>> BEGIN DATA EXTRACT
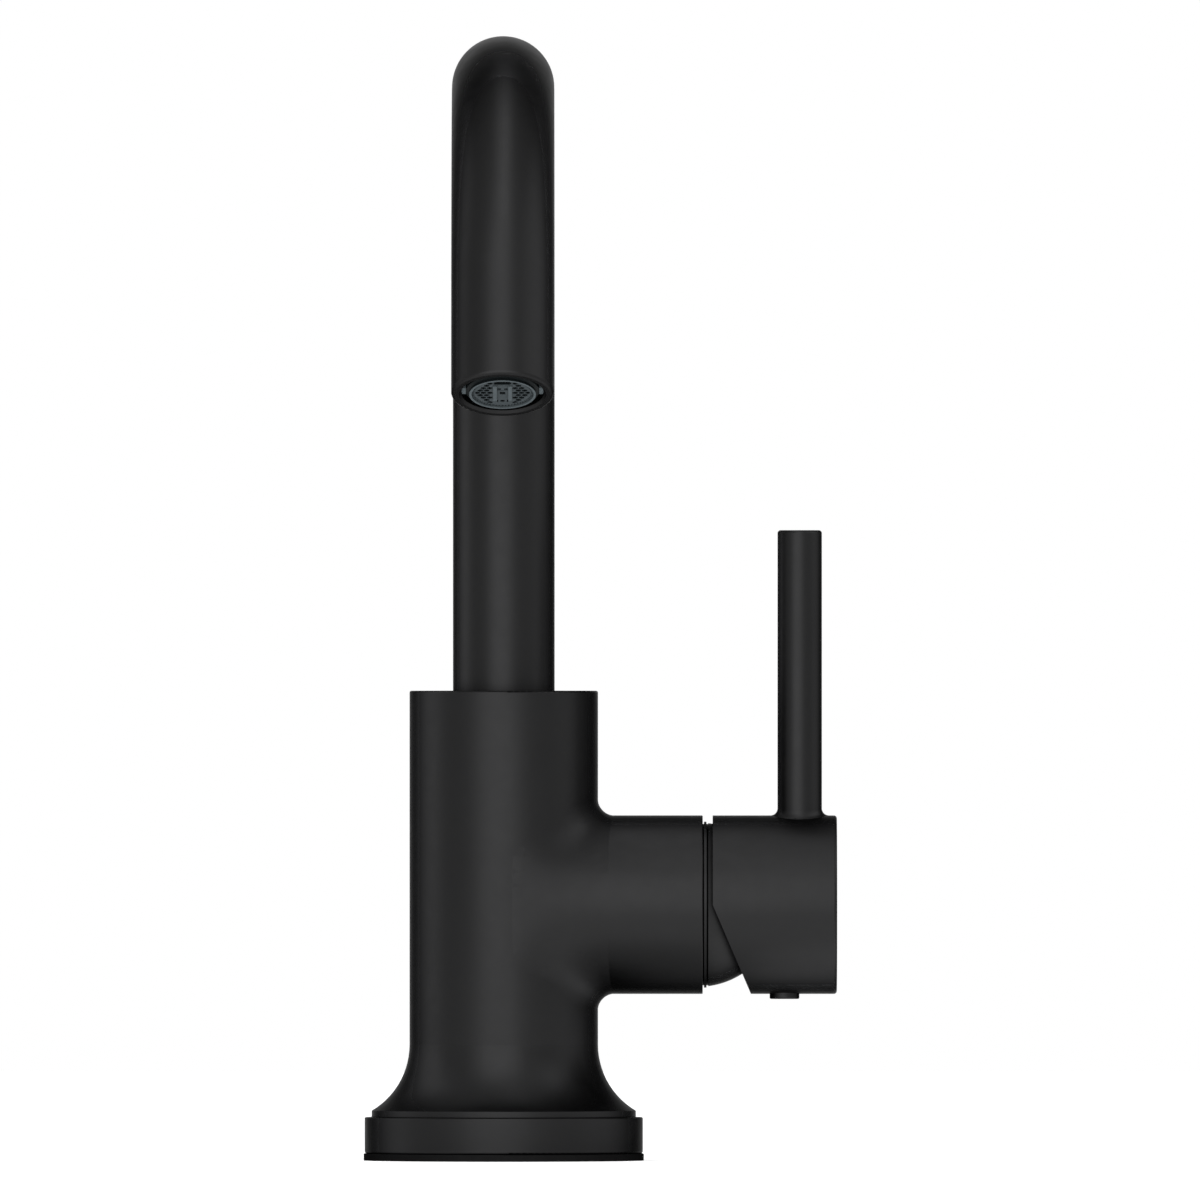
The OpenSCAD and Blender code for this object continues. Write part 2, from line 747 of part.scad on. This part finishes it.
module outlet_insert() {
    color(black_paint) at_outlet() translate([0, 0, -insert_l]) difference() {
        cylinder(r = spout_bore_r - film, h = insert_l);
        translate([0, 0, -cut]) cylinder(r = shoulder_bore_r, h = insert_l);
        translate([0, 0, insert_l - insert_shoulder]) cylinder(r = insert_bore_r, h = insert_l);
        translate([0, 0, insert_l - insert_chamfer])
            cylinder(r1 = insert_bore_r, r2 = insert_bore_r + insert_chamfer, h = insert_chamfer);
    }
}

// One cell of a grid, centred on a hexagonal lattice
function cell_place(pitch, i, k) = [(i + (k % 2 == 0 ? 0 : 0.5)) * pitch, k * pitch * sqrt(3) / 2];

// A rectangular hole through the face plate, centred on a place
module plate_hole(size, place, h) {
    translate([place.x - size.x / 2, place.y - size.y / 2, 0]) cube([size.x, size.y, h]);
}

// Everything that is cut through the face plate, to a height h
module face_holes(h) {
    grid_r = face_r - face_ring_w - slot_ring_w;
    strip_half_w = rib_x + rib_w / 2;
    rows = ceil(grid_r / cell_pitch) + 1;
    slot_r = grid_r + slot_ring_w / 2;
    // grid of hexagonal cells on both sides of the plain strip, trimmed where it ends
    for (side = [0, 1]) intersection() {
        cylinder(r = grid_r, h = h);
        mirror([side, 0, 0]) translate([strip_half_w, -grid_r, 0]) cube([grid_r, 2 * grid_r, h]);
        for (k = [-rows:rows], i = [-rows:rows]) {
            p = cell_place(cell_pitch, i, k);
            if (norm(p) < grid_r - cell_keep && (side == 0 ? p.x : -p.x) > strip_half_w + cell_keep)
                translate([p.x, p.y, 0]) rotate([0, 0, 30]) hexagon(cell_af, h);
        }
    }
    // ring of small radial slots, left out beside the oval hole
    for (turn = [for (n = [0:slot_count - 1]) 360 * (n + 0.5) / slot_count])
        if (turn > 180 || abs(slot_r * cos(turn)) > strip_half_w + slot_w) rotate([0, 0, turn])
            translate([grid_r + slot_w / 2, -slot_w / 2, 0]) cube([slot_ring_w - slot_w / 2, slot_w, h]);
    // oval hole, square holes, round hole and slits of the plain strip
    plate_hole([2 * oval_end_x, 2 * oval_r], [0, oval_y], h);
    plate_hole(middle_hole, [0, middle_hole_y], h);
    translate([0, low_y, 0]) cylinder(r = round_hole_r, h = h);
    for (side = [-1, 1]) {
        translate([side * oval_end_x, oval_y, 0]) cylinder(r = oval_r, h = h);
        plate_hole(panel_hole, [side * panel_hole_place.x, panel_hole_place.y], h);
        plate_hole(slit, [side * slit_x, low_y], h);
    }
}

module aerator_housing() {
    face_z = -face_sink - face_h;
    plate_z = -face_sink - plate_sink;
    color(grey_plastic) at_outlet() difference() {
        union() {
            translate([0, 0, face_z])
                cylinder(r1 = flange_r - slip, r2 = face_r, h = face_h - face_wall_h);
            translate([0, 0, face_z - flange_h]) cylinder(r = face_r, h = flange_h + face_h);
            translate([0, 0, face_z - flange_h]) cylinder(r = flange_r, h = flange_h);
            intersection() {
                translate([0, 0, face_z - flange_h]) cylinder(r = ear_reach, h = flange_h);
                translate([-ear_reach - cut, -ear_w / 2, face_z - flange_h])
                    cube([2 * ear_reach + 2 * cut, ear_w, flange_h]);
            }
            translate([0, 0, face_z - flange_h - barrel_h])
                cylinder(r = insert_bore_r - slip, h = barrel_h);
        }
        // the hollow of the face, leaving the raised ring and the two ribs standing
        difference() {
            translate([0, 0, plate_z]) cylinder(r = face_r - face_ring_w, h = cut);
            for (side = [-1, 1]) translate([side * rib_x - rib_w / 2, -rib_down, face_z])
                cube([rib_w, rib_up + rib_down, face_h - plate_sink + rib_h]);
        }
        translate([-panel_w / 2, panel_y, plate_z - panel_sink]) cube([panel_w, panel_h, cut]);
        // the chamber behind the face plate
        translate([0, 0, face_z - flange_h - barrel_h - cut])
            cylinder(r = insert_bore_r - barrel_wall, h = barrel_h + cut);
        translate([0, 0, face_z - flange_h - cut])
            cylinder(r = face_r - face_ring_w / 2, h = flange_h + cut + face_h - plate_sink - plate_t);
        translate([0, 0, plate_z - plate_t - cut]) face_holes(plate_t + 2 * cut);
    }
}

// Sieve number n behind the face plate, with the rim that spaces it from the one before
module aerator_screen(n) {
    screen_r = insert_bore_r - barrel_wall - slip;
    first = -face_sink - face_h - flange_h - screen_t;
    rows = ceil(screen_r / screen_pitch);
    color(steel_colour) at_outlet() translate([0, 0, first - n * (screen_t + screen_gap)]) difference() {
        union() {
            cylinder(r = screen_r, h = screen_t);
            if (n > 0) pipe(screen_r, screen_r - screen_rim, screen_t + screen_gap);
        }
        for (k = [-rows:rows], i = [-rows:rows]) {
            p = cell_place(screen_pitch, i, k);
            if (norm(p) + screen_hole_r < screen_r - screen_rim)
                translate([p.x, p.y, -cut]) cylinder(r = screen_hole_r, h = screen_t + 2 * cut);
        }
    }
}

module aerator_seal() {
    color(rubber_colour) at_outlet() translate([0, 0, -insert_shoulder])
        pipe(insert_bore_r - slip, shoulder_bore_r, washer_t);
}

body_casting();
base_ring();
deck_gasket();
inlet_block();
block_seal();
swivel_stop_screw();
lower_bearing_ring();
upper_bearing_ring();
cartridge_base();
port_seal([port_low, port_y, 0]);  // hot_port_seal
port_seal([port_low, -port_y, 0]);  // cold_port_seal
port_seal([-port_high, 0, 0]);  // outlet_port_seal
fixed_disc();
cartridge_housing();
retaining_nut();
trim_ring();
dome_cap();
stem_guide();
pivot_pin();
disc_carrier();
moving_disc();
lever_stem();
lever_handle();
lever_set_screw();
index_plug();
spout_tube();
spout_tail();
tail_o_ring(seal_heights[0]);  // lower_tail_seal
tail_o_ring(seal_heights[1]);  // upper_tail_seal
outlet_insert();
aerator_housing();
aerator_screen(0);  // mixing_screen
aerator_screen(1);  // middle_screen
aerator_screen(2);  // inner_screen
aerator_seal();
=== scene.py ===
"""Matte black single-lever basin mixer: finish, floor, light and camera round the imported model."""
import json
import math

import bpy
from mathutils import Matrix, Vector

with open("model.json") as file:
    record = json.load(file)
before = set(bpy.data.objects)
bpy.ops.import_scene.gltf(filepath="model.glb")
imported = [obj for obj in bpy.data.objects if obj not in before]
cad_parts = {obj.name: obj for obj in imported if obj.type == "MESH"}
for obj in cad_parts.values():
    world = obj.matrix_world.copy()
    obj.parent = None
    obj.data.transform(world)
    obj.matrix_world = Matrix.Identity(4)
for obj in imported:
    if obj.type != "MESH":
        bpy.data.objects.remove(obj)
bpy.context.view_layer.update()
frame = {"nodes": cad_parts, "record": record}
nodes = frame["nodes"]

MM = 0.001

# Sizes and places that the part's source gives
BODY_RADIUS = 18.9 * MM
NECK_RADIUS = 17.9 * MM
NECK_HEIGHT = 51.3 * MM
STICK_RADIUS = 4.45 * MM
STICK_PLACE = 59.35 * MM
OUTLET_TILT = math.radians(25)


class Tree:
    """A node tree built up call by call. Each operand is a node's output or a plain value."""

    def __init__(self, tree):
        self.tree = tree

    def feed(self, target, value):
        if isinstance(value, bpy.types.NodeSocket):
            self.tree.links.new(value, target)
        elif value is not None:
            target.default_value = value

    def add(self, kind, *operands, output=None, **settings):
        """A new node's output, the first or the named one. Its usable inputs are fed in their order."""
        made = self.tree.nodes.new(kind)
        for name, value in settings.items():
            setattr(made, name, value)
        for target, value in zip((i for i in made.inputs if i.enabled), operands):
            self.feed(target, value)
        return next(o for o in made.outputs if o.enabled and output in (None, o.name))

    def vector(self, operation, *operands):
        return self.add("ShaderNodeVectorMath", *operands, operation=operation)

    def number(self, operation, *operands):
        return self.add("ShaderNodeMath", *operands, operation=operation)

    def ramp(self, source, low, high, start=0.0, end=1.0):
        """low where source is start or less, high where it is end or more, and even between."""
        return self.add("ShaderNodeMapRange", source, start, end, low, high)

    def seen(self):
        """1 for the rays that show a surface to the eye: camera, glossy and transmission rays."""
        rays = self.tree.nodes.new("ShaderNodeLightPath").outputs
        straight_or_glossy = self.number("MAXIMUM", rays["Is Camera Ray"], rays["Is Glossy Ray"])
        return self.number("MAXIMUM", straight_or_glossy, rays["Is Transmission Ray"])


class Shader(Tree):
    """The node tree of one material, round its Principled shader."""

    def __init__(self, name, **values):
        self.material = bpy.data.materials.new(name)
        self.material.use_nodes = True
        super().__init__(self.material.node_tree)
        self.place = self.add("ShaderNodeTexCoord", output="Object")
        self.set(**values)

    def set(self, **values):
        """Feeds the Principled shader's sockets of those names, underscores standing for spaces."""
        for name, value in values.items():
            self.feed(self.tree.nodes["Principled BSDF"].inputs[name.replace("_", " ")], value)

    def noise(self, size, detail=2.0):
        """Noise whose largest lumps are about size metres across."""
        return self.add("ShaderNodeTexNoise", self.place, 1 / size, detail)

    def vary(self, noise, low, high):
        """A number between low and high that follows the noise."""
        return self.ramp(noise, low, high, start=0.3, end=0.7)

    def colour(self, share, first, second):
        """A colour between first and second."""
        mixed = self.add("ShaderNodeMix", share, (*first, 1), (*second, 1), data_type="RGBA")
        self.set(Base_Color=mixed)

    def roughness(self, noise, low, high):
        self.set(Roughness=self.vary(noise, low, high))

    def relief(self, noise, depth, strength):
        """Fine relief, depth metres deep."""
        made = self.tree.nodes.new("ShaderNodeBump")
        self.feed(made.inputs["Strength"], strength)
        self.feed(made.inputs["Distance"], depth)
        self.feed(made.inputs["Height"], noise)
        self.set(Normal=made.outputs["Normal"])


def dull_black(name, edge_tint):
    """A metallic shader, because its tint is what keeps the reflection at the edges low."""
    return Shader(name, Metallic=1.0, Specular_Tint=(edge_tint, edge_tint, edge_tint, 1))


def paint(name):
    """The matte black paint, still without its colour."""
    s = dull_black(name, edge_tint=0.36)
    s.roughness(s.noise(3 * MM, detail=3), low=0.38, high=0.42)
    s.relief(s.noise(0.35 * MM, detail=3), depth=0.004 * MM, strength=0.6)
    return s


def black_paint():
    s = paint("black_paint")
    s.colour(s.noise(9 * MM), (0.0166, 0.0166, 0.0169), (0.0176, 0.0176, 0.0179))
    return s.material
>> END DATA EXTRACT
* _PROBLEM_: Transcribe precisely the lines between the one that contains "obj.matrix_world = Matrix.Identity(4)" and the one that contains "self.tree = tree", counting those two lines as part of the range.

* _RESPONSE_:
    obj.matrix_world = Matrix.Identity(4)
for obj in imported:
    if obj.type != "MESH":
        bpy.data.objects.remove(obj)
bpy.context.view_layer.update()
frame = {"nodes": cad_parts, "record": record}
nodes = frame["nodes"]

MM = 0.001

# Sizes and places that the part's source gives
BODY_RADIUS = 18.9 * MM
NECK_RADIUS = 17.9 * MM
NECK_HEIGHT = 51.3 * MM
STICK_RADIUS = 4.45 * MM
STICK_PLACE = 59.35 * MM
OUTLET_TILT = math.radians(25)


class Tree:
    """A node tree built up call by call. Each operand is a node's output or a plain value."""

    def __init__(self, tree):
        self.tree = tree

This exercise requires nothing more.